The original plan was viewed as the largest UAW concession in history. The idea was to help clear long-term obligations off GM's balance sheet, and eliminate billions of dollars a year in cash outlays.

But the collapse of the U.S. auto market in 2008, and continued erosion of GM's market share, upended the company's financial assumptions, and forced the parties back to the bargaining table. People involved in the negotiations say the two sides have been able to approach an accord this time without the lengthy battles that hampered previous negotiations.

Many worries remain for union officials, say people involved in the discussions. They say that the stock GM proposes to contribute to the VEBA is illiquid and hard to value, posing a big risk for UAW members. The union had initially asked for more from Treasury officials in the negotiations, but was rebuffed.

With UAW backing in sight, people inside the Treasury are increasingly confident they can push through a massive reorganization of the auto maker, overriding protests from its bondholders and dealers. Some GM bondholders are expected to argue in court that their interests are being trampled on, with their claims taking a back seat to those of employees.

A key element in the plan is the ability to execute what the Obama administration has dubbed a "quick rinse," which would place GM under bankruptcy protection and then remove its most valuable assets from court oversight.

Treasury hopes to short-circuit protests from creditors by lining up deals before GM enters bankruptcy proceedings. In coming days GM is expected to approach secured lenders, including major banks, to renegotiate about $6 billion in debts, according to people familiar with the matter.

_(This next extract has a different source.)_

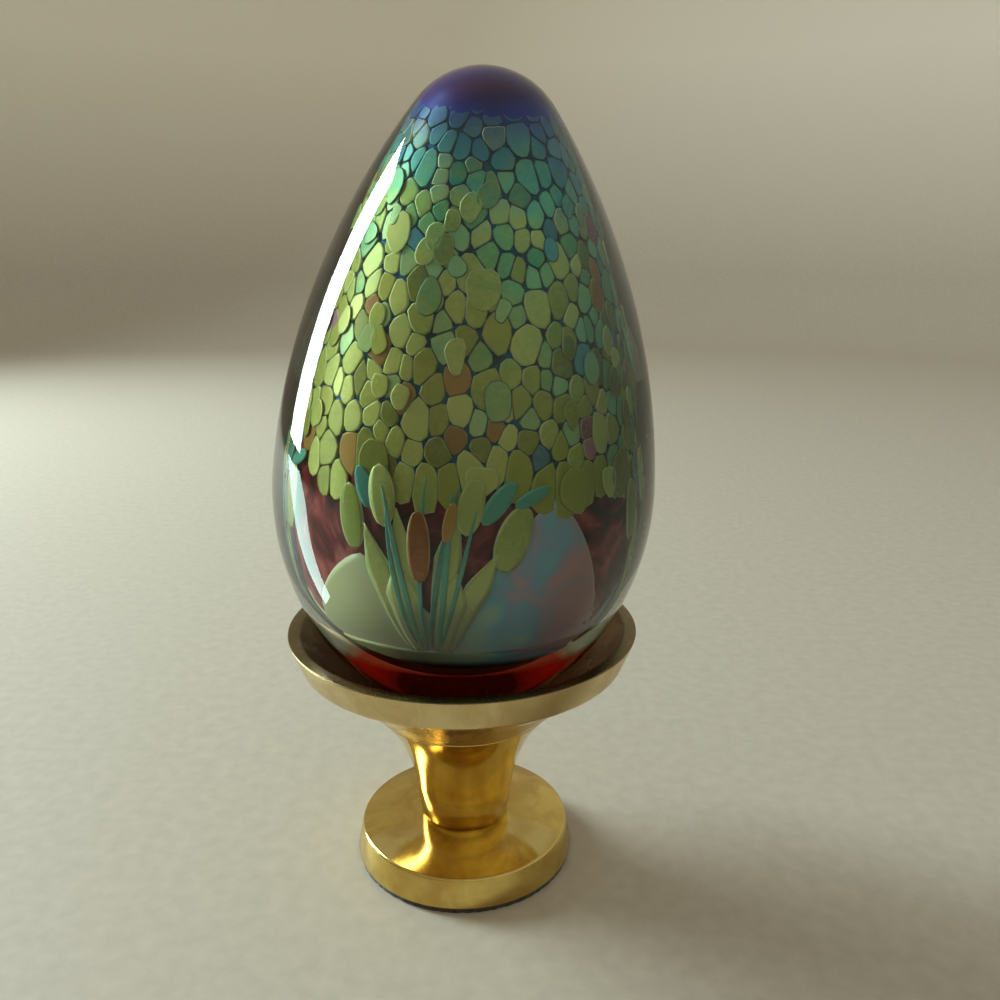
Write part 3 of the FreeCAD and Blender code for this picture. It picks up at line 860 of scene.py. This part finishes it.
def add_layers(bm):
    """The two attributes that the lustred glasses read."""
    return bm.verts.layers.float.new("rim"), bm.verts.layers.float.new("shade")


def add_wall(bm, made, wall):
    """Gives a sheet's wall and returns the vertices of both its sides."""
    faces = list({face for vert in made for face in vert.link_faces})
    walled = bmesh.ops.solidify(bm, geom=faces, thickness=wall)["geom"]
    return list({vert for face in faces for vert in face.verts}
                | {part for part in walled if isinstance(part, bmesh.types.BMVert)})


print("a vertex past", RIM_SHARE, "of the way to an edge belongs to the rim")

# %% Opal hills
HILL_WALL = 0.2 * MM
HILL_LOW = 9.5 * MM
HILL_ACROSS = 22
HILL_ROWS = 14
HILL_BEND = 1.4
HILL_FULLNESS = 0.8
HILLS = ((38, 28, 27), (128, 26, 20), (218, 27, 23), (319, 29, 18))


def add_hill(bm, layers, width, height, wall):
    """A flat hill: a grid whose columns rise to a rounded outline."""
    rim = layers[0]
    made = bmesh.ops.create_grid(bm, x_segments=HILL_ACROSS, y_segments=HILL_ROWS, size=0.5)["verts"]
    for vert in made:
        side = vert.co.x * 2
        share = vert.co.y + 0.5
        crest = (1 - abs(side) ** HILL_BEND) ** HILL_FULLNESS
        vert[rim] = 1.0 if share > RIM_SHARE else 0.0
        vert.co = (side * width / 2, share * height * crest, wall)
    return add_wall(bm, made, wall)


hills_bm = bmesh.new()
hill_layers = add_layers(hills_bm)
for angle, width, height in HILLS:
    verts = add_hill(hills_bm, hill_layers, width * MM, height * MM, HILL_WALL)
    bmesh.ops.translate(hills_bm, verts=verts, vec=(0, 0, COAT_LOW))
    wrap(verts, HILL_LOW, math.radians(angle))
bmesh.ops.remove_doubles(hills_bm, verts=hills_bm.verts, dist=MERGE_DISTANCE)
settle(hills_bm)
bmesh.ops.recalc_face_normals(hills_bm, faces=hills_bm.faces)
finish_piece(hills_bm, "opal_hill_coat", opal, "egg", ["opal_hills"])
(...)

GM plans to ask its lenders for more time to pay its debt. It doesn't plan to ask for a significant reduction in the amount of debt it owes, said people close to the discussions.

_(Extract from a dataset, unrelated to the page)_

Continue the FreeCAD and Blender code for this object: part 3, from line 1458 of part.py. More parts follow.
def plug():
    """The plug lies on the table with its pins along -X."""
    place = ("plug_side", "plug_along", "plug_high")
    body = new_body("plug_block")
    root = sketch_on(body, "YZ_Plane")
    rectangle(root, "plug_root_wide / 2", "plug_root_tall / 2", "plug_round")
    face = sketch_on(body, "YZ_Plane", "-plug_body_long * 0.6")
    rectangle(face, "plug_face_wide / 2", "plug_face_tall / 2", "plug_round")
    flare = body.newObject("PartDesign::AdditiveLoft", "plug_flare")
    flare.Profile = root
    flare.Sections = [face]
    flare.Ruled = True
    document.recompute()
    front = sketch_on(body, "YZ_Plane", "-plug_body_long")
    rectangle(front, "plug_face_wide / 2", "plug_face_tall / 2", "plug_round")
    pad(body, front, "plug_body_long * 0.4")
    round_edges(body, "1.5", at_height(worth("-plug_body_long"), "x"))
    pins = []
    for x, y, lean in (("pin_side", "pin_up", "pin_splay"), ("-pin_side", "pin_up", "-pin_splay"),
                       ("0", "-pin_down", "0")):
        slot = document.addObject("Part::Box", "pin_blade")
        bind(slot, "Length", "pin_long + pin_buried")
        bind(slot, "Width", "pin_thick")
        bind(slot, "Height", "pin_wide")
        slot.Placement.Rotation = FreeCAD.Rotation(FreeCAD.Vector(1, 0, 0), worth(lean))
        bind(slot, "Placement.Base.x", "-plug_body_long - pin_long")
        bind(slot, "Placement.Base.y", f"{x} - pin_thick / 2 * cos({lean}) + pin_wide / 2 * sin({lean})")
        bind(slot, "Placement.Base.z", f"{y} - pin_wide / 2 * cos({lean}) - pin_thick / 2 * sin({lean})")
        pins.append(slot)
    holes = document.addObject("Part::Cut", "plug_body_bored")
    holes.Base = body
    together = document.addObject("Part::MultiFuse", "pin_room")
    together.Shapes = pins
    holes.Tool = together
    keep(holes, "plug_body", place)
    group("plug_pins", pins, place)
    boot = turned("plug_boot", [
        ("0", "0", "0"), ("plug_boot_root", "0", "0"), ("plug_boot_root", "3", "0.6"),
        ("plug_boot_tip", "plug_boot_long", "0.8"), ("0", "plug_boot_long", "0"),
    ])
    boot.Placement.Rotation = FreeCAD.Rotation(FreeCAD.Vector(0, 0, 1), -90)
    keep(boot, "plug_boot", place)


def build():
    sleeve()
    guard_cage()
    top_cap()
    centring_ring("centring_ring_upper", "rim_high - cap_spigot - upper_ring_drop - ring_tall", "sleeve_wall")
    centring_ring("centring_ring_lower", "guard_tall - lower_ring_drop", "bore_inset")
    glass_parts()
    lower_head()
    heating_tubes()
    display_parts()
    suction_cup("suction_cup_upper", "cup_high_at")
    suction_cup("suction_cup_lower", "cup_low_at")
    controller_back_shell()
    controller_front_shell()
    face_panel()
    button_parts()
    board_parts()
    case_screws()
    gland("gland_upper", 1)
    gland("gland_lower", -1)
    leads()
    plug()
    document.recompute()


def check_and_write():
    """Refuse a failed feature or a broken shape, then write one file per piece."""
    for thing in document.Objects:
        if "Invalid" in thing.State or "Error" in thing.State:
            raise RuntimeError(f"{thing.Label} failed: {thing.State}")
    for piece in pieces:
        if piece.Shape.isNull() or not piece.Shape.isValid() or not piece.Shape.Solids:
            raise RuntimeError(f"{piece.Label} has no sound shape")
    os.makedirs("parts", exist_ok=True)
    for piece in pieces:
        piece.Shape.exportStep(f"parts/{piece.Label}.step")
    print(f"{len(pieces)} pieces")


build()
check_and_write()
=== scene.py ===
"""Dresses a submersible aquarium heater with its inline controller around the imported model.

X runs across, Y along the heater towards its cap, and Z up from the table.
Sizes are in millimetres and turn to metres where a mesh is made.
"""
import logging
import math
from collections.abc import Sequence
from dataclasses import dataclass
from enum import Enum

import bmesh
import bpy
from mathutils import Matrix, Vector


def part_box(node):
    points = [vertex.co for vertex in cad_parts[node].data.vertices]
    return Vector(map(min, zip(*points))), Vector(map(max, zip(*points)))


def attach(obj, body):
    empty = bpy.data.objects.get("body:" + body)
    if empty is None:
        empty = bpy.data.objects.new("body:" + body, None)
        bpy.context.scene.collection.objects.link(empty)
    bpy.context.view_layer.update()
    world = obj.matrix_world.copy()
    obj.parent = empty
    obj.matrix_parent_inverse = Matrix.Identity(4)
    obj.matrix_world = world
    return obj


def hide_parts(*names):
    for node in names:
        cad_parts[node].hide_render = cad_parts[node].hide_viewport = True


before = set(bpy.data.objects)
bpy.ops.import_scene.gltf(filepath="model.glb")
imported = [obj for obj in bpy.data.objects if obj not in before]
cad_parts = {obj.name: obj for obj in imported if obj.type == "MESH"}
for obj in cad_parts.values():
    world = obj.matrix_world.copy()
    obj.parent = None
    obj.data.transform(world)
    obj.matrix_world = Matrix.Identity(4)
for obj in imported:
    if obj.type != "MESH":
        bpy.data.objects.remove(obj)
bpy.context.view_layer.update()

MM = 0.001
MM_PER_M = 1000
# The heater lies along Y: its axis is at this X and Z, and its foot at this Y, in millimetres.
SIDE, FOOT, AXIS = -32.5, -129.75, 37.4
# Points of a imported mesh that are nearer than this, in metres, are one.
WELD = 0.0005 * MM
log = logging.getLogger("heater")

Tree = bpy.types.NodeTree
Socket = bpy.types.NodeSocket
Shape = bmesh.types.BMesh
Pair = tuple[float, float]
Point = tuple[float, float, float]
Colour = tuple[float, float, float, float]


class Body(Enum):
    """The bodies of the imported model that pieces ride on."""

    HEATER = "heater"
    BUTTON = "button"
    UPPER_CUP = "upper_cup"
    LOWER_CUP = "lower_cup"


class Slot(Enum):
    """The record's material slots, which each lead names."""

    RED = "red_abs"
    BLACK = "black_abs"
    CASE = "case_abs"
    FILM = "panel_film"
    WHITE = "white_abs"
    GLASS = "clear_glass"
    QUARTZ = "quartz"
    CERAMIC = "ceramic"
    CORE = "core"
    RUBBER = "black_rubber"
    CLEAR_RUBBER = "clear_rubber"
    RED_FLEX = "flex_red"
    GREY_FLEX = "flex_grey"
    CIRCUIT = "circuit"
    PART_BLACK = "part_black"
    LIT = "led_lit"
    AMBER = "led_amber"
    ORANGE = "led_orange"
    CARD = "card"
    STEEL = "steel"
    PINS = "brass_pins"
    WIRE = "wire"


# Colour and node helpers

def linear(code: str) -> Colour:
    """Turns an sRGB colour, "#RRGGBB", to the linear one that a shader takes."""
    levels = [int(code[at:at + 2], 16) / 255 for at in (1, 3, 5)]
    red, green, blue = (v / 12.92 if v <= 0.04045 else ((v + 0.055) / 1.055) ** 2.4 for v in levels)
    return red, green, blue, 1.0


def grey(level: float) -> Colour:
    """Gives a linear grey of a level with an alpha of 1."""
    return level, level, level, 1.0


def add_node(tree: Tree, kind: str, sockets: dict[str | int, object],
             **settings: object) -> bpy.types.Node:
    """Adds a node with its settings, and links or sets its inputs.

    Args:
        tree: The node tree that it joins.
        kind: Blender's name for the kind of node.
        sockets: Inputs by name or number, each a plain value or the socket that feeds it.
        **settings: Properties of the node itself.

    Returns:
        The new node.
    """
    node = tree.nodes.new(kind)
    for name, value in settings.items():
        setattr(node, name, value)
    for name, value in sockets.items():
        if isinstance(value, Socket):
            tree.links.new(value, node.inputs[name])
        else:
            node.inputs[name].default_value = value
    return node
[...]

Another critical task for the auto maker will be to persuade a bankruptcy judge that unsecured bondholders -- owed at least $27 billion -- are being treated fairly in a reorganization. GM has offered them 10% of the company's equity.

The bondholders, who say the offer is equivalent to four cents on the dollar, have fired back with a counterproposal asking for 58% of the new GM's equity, and a bigger slice than the UAW's. But administration officials, emboldened by concessions wrested from Chrysler LLC's lenders, are taking a hard line, according to people close to the Treasury.

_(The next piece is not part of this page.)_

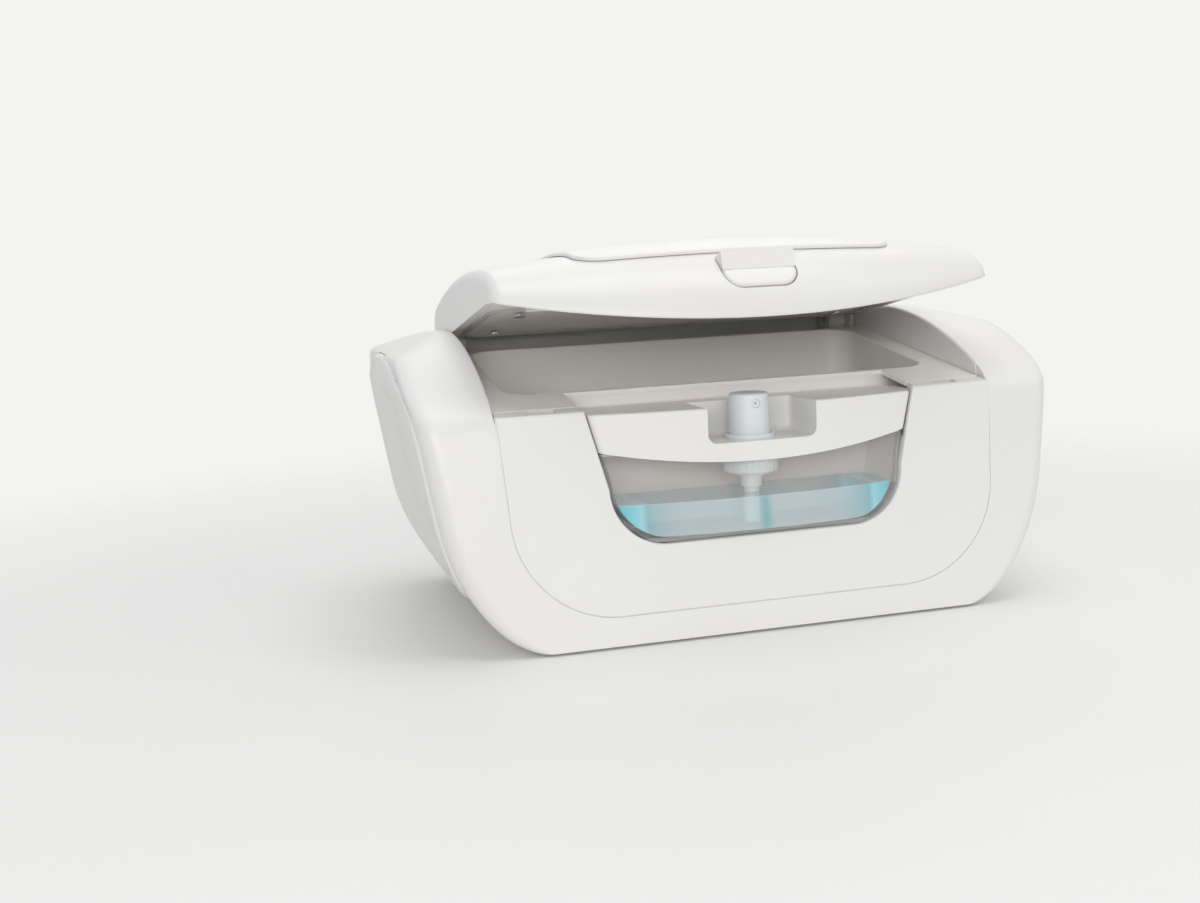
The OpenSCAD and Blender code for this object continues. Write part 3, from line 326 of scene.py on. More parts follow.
# Housing
def corner_arc(cx, cy, r, a0, z, n=14):
    a = np.radians(a0 + 90 * np.arange(n + 1) / n)
    return np.stack([cx + r * np.cos(a), cy + r * np.sin(a), np.full(n + 1, z)], 1)


def body_ring(z, t):
    zo = z + t * min(1, max(0, (z - BASE_ROUND) / (EAR_H - BASE_ROUND) * 2))
    y0, y1, hw = float(front_y(zo) + t), float(rear_y(zo) - t), float(half_w(zo) - t)
    r = min(CORNER_R, (y1 - y0) / 2 - 1)
    return np.concatenate([corner_arc(hw - r, y1 - r, r, 0, z), corner_arc(r - hw, y1 - r, r, 90, z),
                           corner_arc(r - hw, y0 + r, r, 180, z), corner_arc(hw - r, y0 + r, r, 270, z)])


def body_form(t, z0, z1, n=120):
    return loft("form", [body_ring(z0 + (z1 - z0) * (1 - cosd(180 * i / n)) / 2, t) for i in range(n + 1)])


CAP_LOW, CAP_HIGH, CAP_IN = 17.0, EAR_H - EAR_ROUND - 0.5, CORNER_R + 1.5


def cap_v(z): return 2 * (z - CAP_LOW) / (CAP_HIGH - CAP_LOW) - 1
def cap_mid(z): return (front_y(z) + rear_y(z)) / 2
def cap_half(z): return ((rear_y(z) - front_y(z)) / 2 - CAP_IN) * (1 - np.abs(cap_v(z)) ** 6) ** 0.36


def cap_levels(n):
    v = -np.cos(np.pi * (np.arange(n + 1) * 13 / n + 0.35) / 13.7)
    return CAP_LOW + (CAP_HIGH - CAP_LOW) * (v + 1) / 2


def side_cap_hole():
    z = cap_levels(72)
    dz = np.zeros(len(z))
    dz[0], dz[-1] = -SEAM, SEAM
    right = np.stack([cap_mid(z) + cap_half(z) + SEAM, z + dz], 1)
    left = np.stack([cap_mid(z) - cap_half(z) - SEAM, z + dz], 1)
    return prism(np.concatenate([right, left[::-1]]), BAY + 2 * SHELL_T, FAR, axis="X")


def panel_half(d, n=28):
    sz, sx = PANEL_LOW + PANEL_R, PANEL_W / 2 - 2.5
    a = -np.pi / 2 * np.arange(1, n + 1) / n
    top = [(PANEL_W / 2 + d, PANEL_TOP + max(0, d)), (sx + d, sz)]
    return np.concatenate([top, np.stack([sx - PANEL_R + (PANEL_R + d) * np.cos(a),
                                          sz + (PANEL_R + d) * np.sin(a)], 1)])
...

These people say the Obama administration wants a GM bankruptcy "to be as clean as possible," but isn't "going to pay ransom to bondholders."

A steering committee representing the bondholders has had trouble persuading the administration's automotive task force to sweeten terms of a debt-for-equity swap, people attending the meetings said.

The steering committee and other bondholders expect to raise legal objections to GM's bankruptcy plan if it doesn't change the current offer, said Eric Siegert, managing director at Houlihan Lokey, which represents the steering committee.

The key to overriding bondholder challenges is whether the government can persuade a bankruptcy judge that GM is on the brink of collapse. This is known as a "melting ice cube" argument, and is often used to justify what is called a "363 sale" in bankruptcy parlance, or the immediate sale of assets whose value would likely be destroyed by a stay in bankruptcy court.

GM's bankruptcy attorneys expect to point to recent developments at Chrysler, where sales fell 48% in the month leading up to its April 30 bankruptcy filing, as evidence that GM's revenue base is akin to a melting ice cube because consumers aren't interested in buying cars from a bankrupt company, according to people working on the plan.

In a regulatory filing late Thursday, GM confirmed that it plans to sell assets to a new operating company and liquidate its remaining assets if it files for bankruptcy. The new company is expected to include brands like Chevrolet and Cadillac, and plants needed to make those products. Plants and divisions slated for closure would be sold or liquidated.

GM also told its suppliers it will make critical payments to them nearly a week before a Treasury-imposed deadline for an out-of-court restructuring. GM spokesman Dan Flores said GM will make the payments on May 28, instead of June 2, partly to support struggling car-parts makers.